Auto Usa, il piano di 14 miliardi allungherà l’agonia fino a marzo

Alla Camera il voto è imminente, poi toccherà al Senato, entro la settimana, esprimersi sul finanziamento di 14 miliardi di dollari che lo Stato Usa ha deciso di concedere a General Motors, Chrysler e Ford, che però ha fatto sapere di essere nelle condizioni di evitare il contributo. Ieri il testo del pacchetto di aiuti, condiviso dalla Casa Bianca e dai leader democratici del Congresso, è stato messo a disposizione per il voto. A complicare però la situazione potrebbe essere un gruppo di senatori repubblicani, appoggiato da un «dissidente» della componente democratica, che continuano a opporsi. «Se alla Camera tutto dovrebbe filare liscio - dice al Giornale un osservatore - al Senato si preannuncia battaglia». La bozza finale del provvedimento metterà di fronte le tre case a due possibilità: la ristrutturazione (le ex Big Three dovranno presentare i rispettivi progetti di rilancio entro il 31 marzo 2009) o la bancarotta. Sicura, inoltre, è la nomina di un supervisore che, oltre a sovrintedere la ristrutturazione del settore, avrà il potere di raccomandare l’avvio di una procedura di bancarotta nel caso i progetti di salvataggio fossero giudicati insufficienti. A ricoprire questo incarico potrebbe essere l’ex presidente della Fed, Paul Volcker, il quale potrà anche decidere di destinare le fabbriche di auto alla produzione di treni o metropolitane. In cambio del finanziamento il governo riceverà dei warrant per potere ottenere azioni senza diritto di voto o titoli «preferred» per le società quotate. Nel caso di Chrysler, non presente a Wall Street, Washington avrà un corrispettivo economico ai warrant nella società di private equity Cerberus. E proprio Chrysler, secondo l’analista americano Michael Robinet, che ha parlato ieri durante un evento a Detroit, sarebbe destinata a soccombere.

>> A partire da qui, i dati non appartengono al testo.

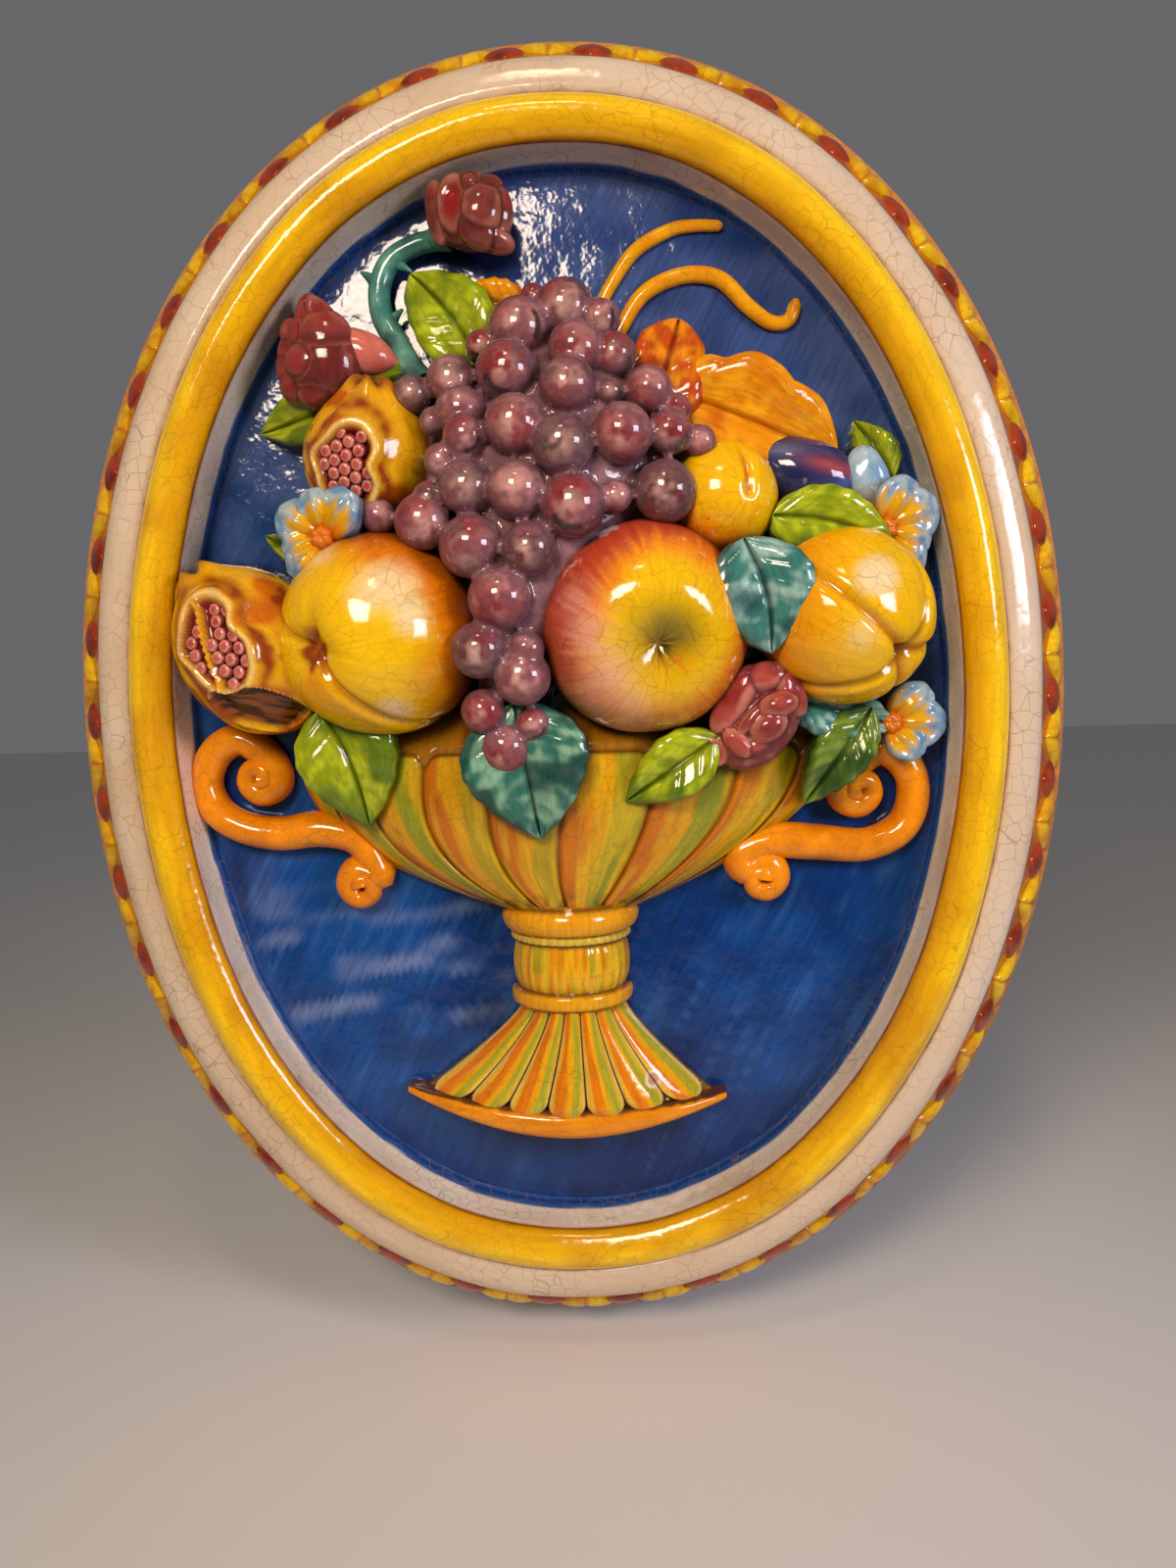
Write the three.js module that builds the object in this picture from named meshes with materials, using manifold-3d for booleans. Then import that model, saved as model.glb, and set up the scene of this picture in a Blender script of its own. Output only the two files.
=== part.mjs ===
// Oval wall plaque in glazed earthenware, pressed and modelled as one piece of clay: a moulded rim with a
// leaf-and-berry garland round its edge, and on the sunk field a footed, fluted bowl heaped with fruit.
//
// Millimetres. +X is to the viewer's right, +Z is up, and the plaque faces -Y; its back lies on the wall at y = 0.
// Relief places are given from the oval's centre as x, z and a height above the wall.
// The origin is on the flat ring of the back, at the top, where the plaque bears on the wall above its hook.
import * as THREE from 'three';
import { mergeVertices } from 'three/addons/utils/BufferGeometryUtils.js';
import Module from 'manifold-3d';

const wasm = await Module();
wasm.setup();

// ---------------------------------------------------------------- driving dimensions
const RIM_HALF_WIDTH = 183;      // oval of the rim's front outer edge
const RIM_HALF_HEIGHT = 240;
const OVAL_POWER = 2.07;         // 2 is a true ellipse; a little more fills the shoulders
const RIM_HEIGHT = 30;           // the front outer edge above the wall
const RIM_LIP = 1.2;             // the edge's pinched lip stands this far outside the oval
const ROLL_HEIGHT = 42;          // crest of the yellow roll
const FIELD_HEIGHT = 15;         // sunk blue field
const FIELD_INSET = 33;          // rim edge to the edge of the field
const BACK_SPREAD = 17.5;        // the side slopes out this far to the back
const BACK_EDGE = 3;             // thickness of the plaque's outermost edge
const OVAL_LIFT = 1.3;           // the oval's centre above the centre that the relief is laid out from
const BEARING_WIDTH = 30;        // flat ring on the back
const RECESS_DEPTH = 7;          // hollow of the back inside the ring
const ORIGIN_DROP = 9;           // hanging point below the top of the back
const HOOK_WIDTH = 18;           // notch in the ring for the wall hook
const HOOK_RISE = 10;
const RELIEF_ROOT = 9;           // every raised form is rooted this high, inside the clay
const OVAL_SEGMENTS = 52;

const GARLAND_UNITS = 42;        // one pair of leaves each
const LEAF_PAIR_REACH = 12.5;    // half the length of a pair of leaves along the edge
const LEAF_PAIR_RISE = 3.2;

const BOWL_TOP = 3;
const BOWL_BOTTOM = -79;
const BOWL_HALF_WIDTH = 111;
const BOWL_HEIGHT = 50;
const BOWL_LIP_DROP = 12;         // the plain band above the flutes bends back in under the fruit
const BOWL_FLUTES = { left: 5, right: 4 };   // they meet in a groove at the middle
const FLUTE_TOP = -14;
const STEM_AXIS = { x: -1.5, height: 14 };
const STEM_RADIUS = 22;
const FOOT_TOP = -118;
const FOOT_FLUTES = 7;

const CENTRE_BELOW_ORIGIN = RIM_HALF_HEIGHT + BACK_SPREAD + OVAL_LIFT - ORIGIN_DROP;

// ---------------------------------------------------------------- places and solids
/** A point of the relief from its place on the face and its height above the wall. */
const place = (x, z, height) => new THREE.Vector3(x, -height, z);

const mix = (from, to, share) => from + (to - from) * share;
const bell = (x, width) => Math.exp(-((x / width) ** 2));

/** The oval drawn `inset` inside the rim's outer edge, at an angle from +X. */
function ovalPoint(angle, inset, height) {
  const power = 2 / OVAL_POWER;
  const bend = (wave) => Math.sign(wave) * Math.abs(wave) ** power;
  const field = RIM_HALF_WIDTH - FIELD_INSET;
  const inner = Math.min(1, (RIM_HALF_WIDTH - inset) / field);
  const halfWidth = RIM_HALF_WIDTH - inset;
  const halfHeight = inset > FIELD_INSET ? (RIM_HALF_HEIGHT - FIELD_INSET) * inner : RIM_HALF_HEIGHT - inset;
  return place(halfWidth * bend(Math.cos(angle)), halfHeight * bend(Math.sin(angle)) + OVAL_LIFT, height);
}

/** Closed geometry to solid: seams are merged, empty triangles dropped and the faces turned out. */
function solid(geometry) {
  const bare = geometry.clone();
  bare.deleteAttribute('normal');
  bare.deleteAttribute('uv');
  const merged = mergeVertices(bare, 1e-3);
  const points = merged.attributes.position.array;
  const corner = (index) => new THREE.Vector3().fromArray(points, index * 3);
  const triangles = [];
  let volume = 0;
  for (let i = 0; i < merged.index.count; i += 3) {
    const [a, b, c] = [0, 1, 2].map((k) => merged.index.getX(i + k));
    if (a === b || b === c || c === a) continue;
    triangles.push([a, b, c]);
    volume += corner(a).dot(corner(b).cross(corner(c)));
  }
  const outward = volume > 0 ? triangles : triangles.map(([a, b, c]) => [a, c, b]);
  const mesh = new wasm.Mesh({
    numProp: 3,
    vertProperties: new Float32Array(points),
    triVerts: new Uint32Array(outward.flat()),
  });
  return new wasm.Manifold(mesh);
}

/** The quads of a grid of (columns + 1) by (rows + 1) points, as triangles. */
function gridTriangles(columns, rows, first, flip) {
  const triangles = [];
  for (let row = 0; row < rows; row += 1) {
    for (let column = 0; column < columns; column += 1) {
      const a = first + row * (columns + 1) + column;
      const quad = [a, a + 1, a + columns + 2, a + columns + 1];
      const [p, q, r, s] = flip ? quad.reverse() : quad;
      triangles.push(p, q, r, p, r, s);
    }
  }
  return triangles;
}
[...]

«La verità - aggiunge l’osservatore - è che i 14 miliardi chiuderanno solo una falla e permetteranno ai gruppi di arrivare, al massimo, fino a marzo. Ecco perché le tre case stanno preparando il cosiddetto piano B nel quale potrebbe rientrare la fusione tra Gm e Chrysler». Il reale fabbisogno delle ex Big Three ammonta ad almeno 125 miliardi di dollari, cifra ben lontana anche dalla richiesta di 34 miliardi portata avanti nelle scorse settimane. Intanto, mentre a Washington si attende il via libera al prestito di 14 miliardi, negli Usa la crisi sta impattando pesantemente sul settore distributivo: i 20mila concessionari sparsi nel territorio che danno lavoro a 1,1 milioni di persone e garantiscono un business di tutto rispetto (ricavi per oltre 690 miliardi di dollari nel 2007). A soffrire sono anche i fornitori e a rischio, nei prossimi due anni, sono 100mila posti. Il piano di salvataggio sul settore dell’auto a cui sta lavorando la squadra del presidente eletto Barack Obama ha comunque convinto gli investitori che, da Tokio all’Europa (bene ancora Fiat: +2,49% a 5,77 euro, grazie anche alla scommessa del mercato sulla «grande alleanza» fatta balenare dall’ad Sergio Marchionne e confermata dall’azionista John Elkann), hanno premiato i titoli dei vari produttori di automobili. Giornata a due marce per Wall Street che, dopo un ottimo avvio, ha bruscamente frenato in serata per l’emergere di nuovi contrasti politici sul finanziamento alle Big Three.


Il premier Silvio Berlusconi, nel frattempo, ha ribadito - a proposito del tema rottamazioni - che il governo non ha mani «esaminato un provvedimento particolare per un particolare settore». Mano pesante, infine, del presidente Nicolas Sarkozy sui produttori francesi che decideranno di spostare le produzioni all’estero: «Non avranno un centesimo dallo Stato», ha affermato il capo dell’Eliseo.